“Circles of Voices” Airs Diverse Opinions
Once a month on an early Saturday evening, a small but powerful vocal transformation is taking shape in Baltimore. At a time when the players on the national scene are brazenly sowing division and putting all minority communities in danger and our local Baltimore streets are rife with a record number of homicides, a new space is quietly being born. A now and future safe space. Its birth pangs are not always pretty, as it entails connecting people who do not occupy the same space in any way in the city. This connection and the dialogues which follow are raw, complicated, painful, at times deeply traumatic, and they require an amount of courage, openness, and humility which call forth all of our inner and collective strength in order to face.
But there amid the welcoming soft lights of the multipurpose Impact Hub space on North Avenue, diversity consultant J.C. Faulk is facilitating a circle of dialogue which just may be the model for a ramp way out of the Trumpian darkness and through the knotted morass of our systematically segregated and homophobic Baltimore history. And the LGBT community needs to be a part of this connection.
Faulk’s “Circles of Voices” stated goal is to “methodically build systemic structures that respect diverse voices, those at the top, at the bottom and around the edges, and to elevate anything or anyone that brings people together.” Evenings spent in the fold of the Circle means joining a group of diverse Baltimoreans – different races, ethnicities, sexual orientations, incomes, religions, ages, and life experiences– who agree at the outset to a certain set of guidelines. These include listening without interrupting, showing respect, being and letting be, and giving others immunity– the space to make mistakes and grow during the evening. The topics are deep and fundamental and cut to the heart of our individual and collective systems of life organization, and the ingrained racist, sexist, and homophobic power structures which dictate so much of our lives.

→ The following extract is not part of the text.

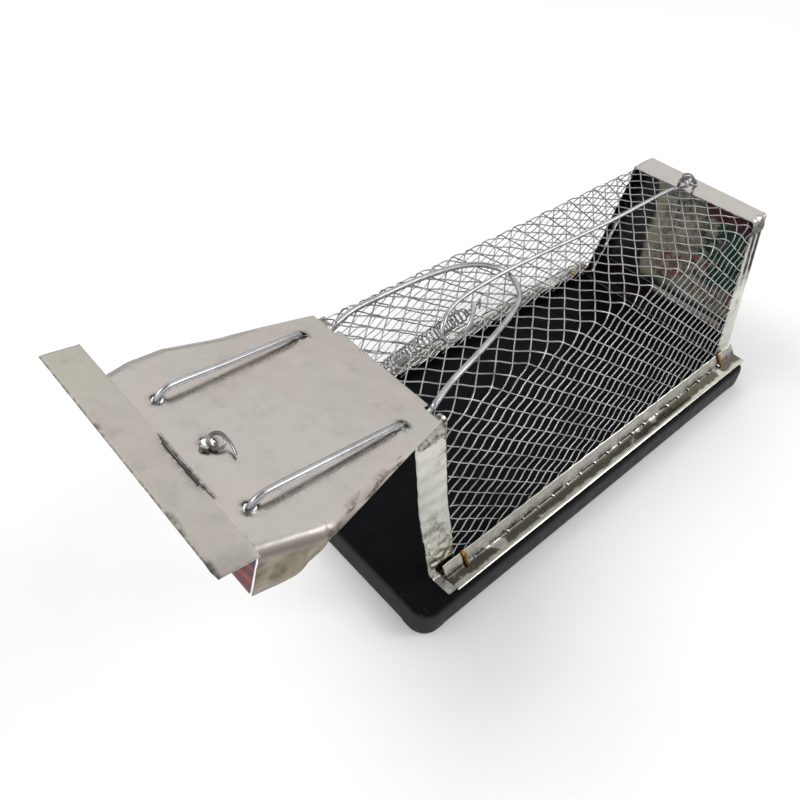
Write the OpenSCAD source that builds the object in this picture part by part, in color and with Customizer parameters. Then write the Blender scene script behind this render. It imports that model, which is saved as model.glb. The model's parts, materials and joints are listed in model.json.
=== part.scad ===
/* [Base] */
// Width of the moulded base
base_w = 131.2; // [128:0.2:150]
// Length of the moulded base
base_l = 266; // [262:1:290]
// Height of the base deck above the floor
base_h = 13.2; // [11:0.2:20]
// Thickness of the deck and the skirt
base_wall = 2; // [1.6:0.2:3]
// Corner radius of the base in plan
base_corner_r = 9; // [6:1:14]
// Length of base in front of the door's rear edge
base_front = 22; // [20:1:26]
// Height of the moulded corner feet
foot_h = 1.4; // [0.8:0.2:3]

/* [Cage] */
// Height of the mesh roof above the floor
cage_h = 100.8; // [96:0.2:120]
// Width of the roof between its folds
roof_w = 74.6; // [72:0.2:80]
// Width of the cage on the base
cage_foot_w = 103; // [98:0.5:108]
// Thickness of the tin strips
tin = 0.6; // [0.5:0.1:0.7]
// Corner to corner length of a mesh opening along the cage
mesh_long = 10.9; // [10:0.1:14]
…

“I believe that you have to create discomfort in order for there to be change,” says Faulk, who brings forth that discomfort in safe and remarkable ways as he leads discussions and workshops on potentially polarizing topics such as race, equity, identy, gender, justice, punishment and redemption, and the role of police and police conduct, to name a few.
On a recent Baltimore evening, the Circles of Voices subject was gender-based violence. As is often the case, J.C. had invited a guest co-facilitator, in this case Savannah Badalich, who created a White House-recognized campaign, 7000 in Solidarity: A Campaign Against Sexual Assault and who uses media, technology, and community organizing to fight gender-based violence and discrimination. Ms. Badalich led a discussion on gender and sexual identity and then broke the group up into smaller circles, where the discussion dissected the phrases “act like a lady” and then “act like a man”– the prejudices, expectations, limits, and shackles of these societal terms. Next, the question “How has gender-based violence affected you?” was projected onto the screen, and the group was asked to answer this question, out loud and honestly, to everyone present. The women went first, forming an inner circle with their chairs with the men outside in a larger circle, and afterward the groups exchanged places. The specific instruction was to speak just to the members of your circle, as if the members of the other gender were not even present.

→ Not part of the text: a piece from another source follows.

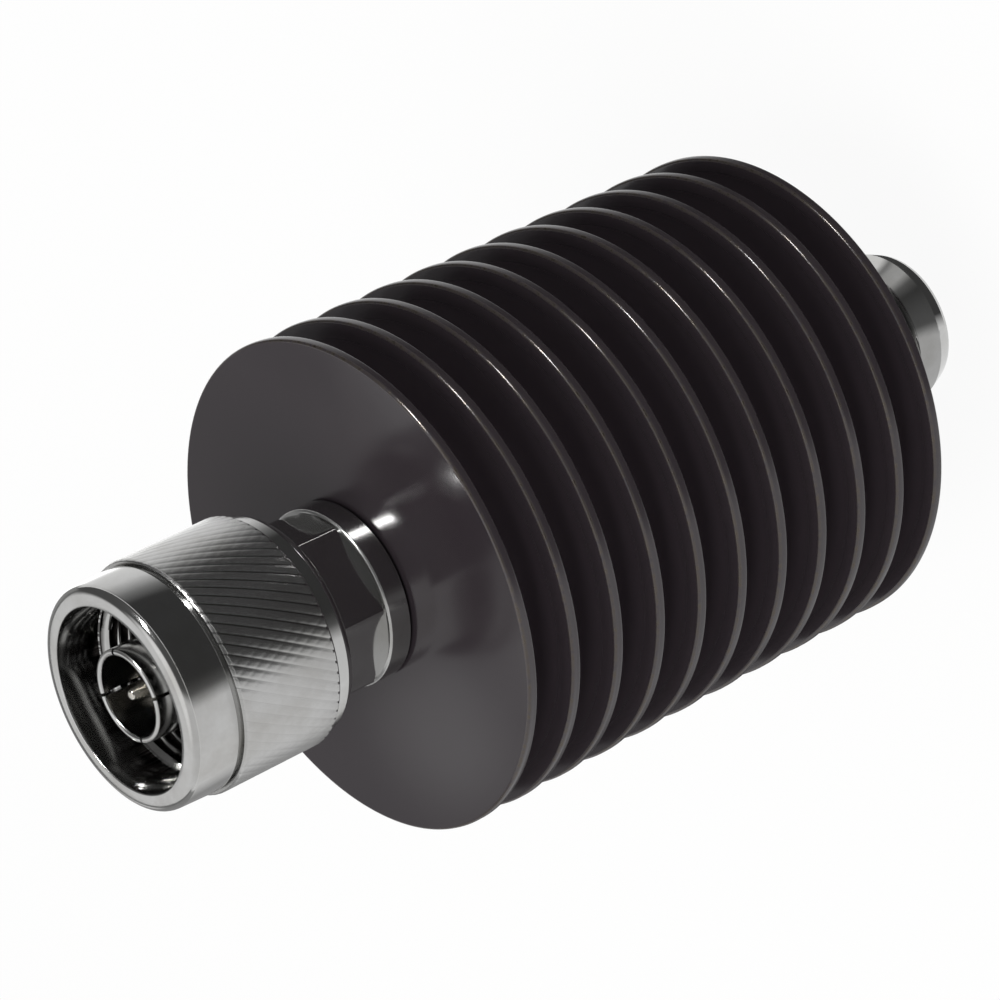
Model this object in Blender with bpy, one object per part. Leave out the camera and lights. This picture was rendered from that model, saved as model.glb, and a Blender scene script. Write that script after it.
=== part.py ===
"""Inline RF attenuator: a finned heat sink between a screw-on coaxial plug and a threaded jack.

The axis is Z. The jack's nose stands on Z = 0 and the plug points up. Sizes are in metres.
Each connector is drawn outward from its own end face of the heat sink.
"""
import math

import bmesh
import bpy

# Clearances
SEAT_GAP = 0.0003           # between two pieces that touch
EDGE_BREAK = 0.00015        # small chamfer on turned edges

# Heat sink
FIN_COUNT = 11
FIN_DIAMETER = 0.0435
FIN_THICKNESS = 0.0010
FIN_PITCH = 0.0047
CORE_DIAMETER = 0.0240
SLOT_ROOT_CHAMFER = 0.0004
SINK_BORE = 0.0130
BORE_CHAMFER = 0.0004

# Parts of both connector bodies
SPIGOT_LENGTH = 0.0070      # screwed into the heat sink
COLLAR_DIAMETER = 0.0158
COLLAR_THICKNESS = 0.0022
ACROSS_FLATS = 0.0136

# Coaxial line
LINE_BORE = 0.0070          # inside of the outer conductor at the mating plane
LINE_PIN = 0.00304          # centre conductor at the mating plane
NECK_PIN = 0.0021           # centre conductor inside the bead and behind it
REAR_BORE = 0.0049          # outer conductor round the necked pin
BEAD_SEAT = 0.0087          # bore that holds the bead
BEAD_THICKNESS = 0.0030
PIN_TIP = 0.00165
TUBE_DIAMETER = 0.0081      # plug's outer contact

# Plug
PLUG_WRENCH_LENGTH = 0.00495
NECK_DIAMETER = 0.0132
RING_GROOVE_DIAMETER = 0.0118
NECK_FLANGE = 0.0013        # neck left in front of the ring groove
TUBE_SEAT_DEPTH = 0.0040    # outer contact inside the neck
TUBE_REACH = 0.0104         # outer contact in front of the neck
TUBE_SLOT_WIDTH = 0.0004
TUBE_SLOT_LENGTH = 0.0068
TUBE_SLOT_TURN = math.radians(65)
PIN_RECESS = 0.0003         # pin tip behind the outer contact's tip
PIN_TIP_LENGTH = 0.0050
PIN_TIP_POINT = 0.0008      # diameter of the pin's blunt point
GASKET_INNER = 0.0093
GASKET_OUTER = 0.0128
GASKET_THICKNESS = 0.0017
GASKET_EDGE = 0.00035

# Coupling nut
NUT_LIP_LENGTH = 0.00225    # rear lip that the retaining ring holds
NUT_OVERHANG = 0.0009       # nut in front of the outer contact's tip
NUT_RELIEF = 0.0161         # bore over the gasket and the ring
NUT_THREAD_BORE = 0.01475
NUT_COUNTERBORE = 0.0161
NUT_COUNTERBORE_DEPTH = 0.0042
NUT_FRONT_DIAMETER = 0.0194
NUT_FRONT_EDGE = 0.0008     # rounding between the front ring and the front face
NUT_RING_DIAMETER = 0.0197
NUT_RING_LENGTH = 0.00435
NUT_GROOVE_DIAMETER = 0.0190
NUT_GROOVE_WIDTH = 0.00035
KNURL_DIAMETER = 0.0204
NUT_BAND_DIAMETER = 0.0194  # smooth band behind the knurl
NUT_BAND_LENGTH = 0.00195
NUT_REAR_DIAMETER = 0.0186
NUT_REAR_TAPER = 0.00065    # part of the band that tapers to the rear face
RING_THICKNESS = 0.0010
RING_OUTER = 0.0150
RING_GAP_ANGLE = math.radians(40)

# Jack
JACK_WRENCH_LENGTH = 0.0025
RELIEF_DIAMETER = 0.0142
RELIEF_LENGTH = 0.0010
JACK_THREAD_DIAMETER = 0.01588
JACK_THREAD_LENGTH = 0.0070
NOSE_DIAMETER = 0.0144
NOSE_LENGTH = 0.0044
NOSE_TIP_DIAMETER = 0.0130
NOSE_CONE_LENGTH = 0.0018
MOUTH_DIAMETER = 0.0098
MOUTH_DEPTH = 0.0008
JACK_BORE = 0.0084
JACK_PLANE_DEPTH = 0.0090   # nose tip to the shoulder where the plug's tube stops
JACK_BEAD_DEPTH = 0.0030    # that shoulder to the bead seat
SOCKET_PROJECTION = 0.0050
SOCKET_BORE = 0.0017
SOCKET_BORE_DEPTH = 0.0056
SOCKET_SLOT_WIDTH = 0.00035
SOCKET_SLOT_LENGTH = 0.0046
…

What unfolded, with the women was a powerful dialogue of violent assaults and the painful, often shame-filled aftermath of gender-based assault from all sides of the coin – victims of assault from childhood and from the present as well as mothers and adoptive mothers of assault victims, enlightening the far-reaching effects of such assaults not only on the victim (high rate of suicide attempts and shattered trust toward the world) but also the multi-layered ripple effects and changes on the families and communities of these altered and painful lives. The women were brutally open, honest, and told their stories in matter-of-fact but resonant voices, and the circle seemed to physically expand with pain, empathy, and acceptance with each story.

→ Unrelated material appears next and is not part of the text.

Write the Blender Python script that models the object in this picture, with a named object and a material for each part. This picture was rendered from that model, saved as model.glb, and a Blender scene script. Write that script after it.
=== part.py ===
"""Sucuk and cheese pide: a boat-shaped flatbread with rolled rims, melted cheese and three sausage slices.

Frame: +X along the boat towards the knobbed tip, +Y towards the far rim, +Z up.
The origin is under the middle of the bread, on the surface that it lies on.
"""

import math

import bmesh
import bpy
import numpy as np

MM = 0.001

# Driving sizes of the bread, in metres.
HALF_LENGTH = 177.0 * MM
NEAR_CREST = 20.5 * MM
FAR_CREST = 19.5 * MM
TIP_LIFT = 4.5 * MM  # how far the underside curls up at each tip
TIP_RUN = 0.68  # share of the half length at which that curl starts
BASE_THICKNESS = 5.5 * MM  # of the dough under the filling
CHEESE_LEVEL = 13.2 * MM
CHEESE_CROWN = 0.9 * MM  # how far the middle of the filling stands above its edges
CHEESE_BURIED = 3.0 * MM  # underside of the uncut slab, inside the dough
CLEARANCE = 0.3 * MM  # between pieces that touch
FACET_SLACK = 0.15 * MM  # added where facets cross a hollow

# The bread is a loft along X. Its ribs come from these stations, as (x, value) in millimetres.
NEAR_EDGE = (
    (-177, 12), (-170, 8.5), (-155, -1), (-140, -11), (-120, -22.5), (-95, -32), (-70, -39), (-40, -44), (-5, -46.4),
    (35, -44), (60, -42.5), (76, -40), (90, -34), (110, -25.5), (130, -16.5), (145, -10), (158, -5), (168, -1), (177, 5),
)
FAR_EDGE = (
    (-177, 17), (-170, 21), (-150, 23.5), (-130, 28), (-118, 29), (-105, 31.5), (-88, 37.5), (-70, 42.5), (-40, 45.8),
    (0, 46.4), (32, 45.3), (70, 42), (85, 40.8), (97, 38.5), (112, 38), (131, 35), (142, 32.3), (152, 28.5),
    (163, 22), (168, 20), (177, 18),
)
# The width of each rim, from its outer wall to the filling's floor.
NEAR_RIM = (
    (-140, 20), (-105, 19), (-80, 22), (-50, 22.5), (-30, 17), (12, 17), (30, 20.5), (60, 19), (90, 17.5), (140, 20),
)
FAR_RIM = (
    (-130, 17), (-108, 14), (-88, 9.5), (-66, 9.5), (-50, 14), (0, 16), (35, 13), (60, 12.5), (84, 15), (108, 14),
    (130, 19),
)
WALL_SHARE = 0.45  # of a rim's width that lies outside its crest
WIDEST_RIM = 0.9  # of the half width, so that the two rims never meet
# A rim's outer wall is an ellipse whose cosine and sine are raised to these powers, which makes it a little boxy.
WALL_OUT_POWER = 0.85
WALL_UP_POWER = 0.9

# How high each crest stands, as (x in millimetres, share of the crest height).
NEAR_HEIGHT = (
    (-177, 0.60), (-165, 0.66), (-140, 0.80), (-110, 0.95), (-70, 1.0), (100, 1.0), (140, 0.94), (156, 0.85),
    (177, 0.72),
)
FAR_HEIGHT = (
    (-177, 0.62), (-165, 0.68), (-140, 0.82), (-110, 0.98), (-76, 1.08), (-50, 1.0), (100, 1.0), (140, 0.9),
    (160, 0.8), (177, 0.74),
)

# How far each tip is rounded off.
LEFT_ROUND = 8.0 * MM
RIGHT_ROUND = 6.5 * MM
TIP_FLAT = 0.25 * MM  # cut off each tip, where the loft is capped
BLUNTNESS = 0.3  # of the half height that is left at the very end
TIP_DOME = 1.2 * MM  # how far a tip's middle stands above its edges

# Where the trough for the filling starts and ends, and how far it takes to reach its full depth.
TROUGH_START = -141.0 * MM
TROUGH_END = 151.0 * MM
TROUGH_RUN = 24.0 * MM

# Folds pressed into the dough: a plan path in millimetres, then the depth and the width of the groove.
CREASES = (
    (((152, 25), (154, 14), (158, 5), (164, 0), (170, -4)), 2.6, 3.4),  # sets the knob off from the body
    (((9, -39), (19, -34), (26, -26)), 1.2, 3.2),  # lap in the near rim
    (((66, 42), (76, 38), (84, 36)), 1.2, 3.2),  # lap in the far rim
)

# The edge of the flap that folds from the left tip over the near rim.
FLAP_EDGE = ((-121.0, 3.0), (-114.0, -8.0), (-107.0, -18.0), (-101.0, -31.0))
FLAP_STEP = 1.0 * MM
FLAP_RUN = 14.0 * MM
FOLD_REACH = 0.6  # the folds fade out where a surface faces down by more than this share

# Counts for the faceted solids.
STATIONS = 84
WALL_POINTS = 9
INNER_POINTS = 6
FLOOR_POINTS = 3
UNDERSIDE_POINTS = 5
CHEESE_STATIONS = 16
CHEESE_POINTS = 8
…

Once the chairs were rearranged, the smaller number of men present became the inner circle and were asked to answer the same question. Even with one man bravely sharing his painful story of sexual assault as a child in a profound and raw way, many of the other men found it almost impossible to answer the question directly. Powerful and differing emotions were unleashed as they were forced to speak out loud after being witness to the weight of the pain which had been released by the voices of the women before them. With emotionally-frank prodding from Faulk several were able to express the pain and anguish they felt recounting their experiences of helplessness as they had witnessed their mothers or sisters being the victim of assault at the hands of a man.
As I participated in this evening, I felt so heavily that as incredibly powerful and transformative as this dialogue was, there was something missing – the gay and transgender voices. There was a transgender woman present who shared that she did not feel the need to speak to this topic, and I myself as a gay woman have not been the victim of gender violence – so the palpable chance for gay an transgender addition to the spoken circle of experience was not there. And more of us need to be there.
Faulk believes that until “the least heard of us is cared for, and until all reasonable voices are attended to, none of us can be free or absolved of responsibility. We create a synergy that continuously infuses a sense of bonding across difference, which can be called upon in times of great strife and intermittent societal unrest. It can also be the energy that drives our day-to-day interactions.” We need to consciously be a part of this conversation in his Circles of Voices, so that our voice can be attended to, cared for, and an integral part of a transformative future forged together with other voices of peace and equity.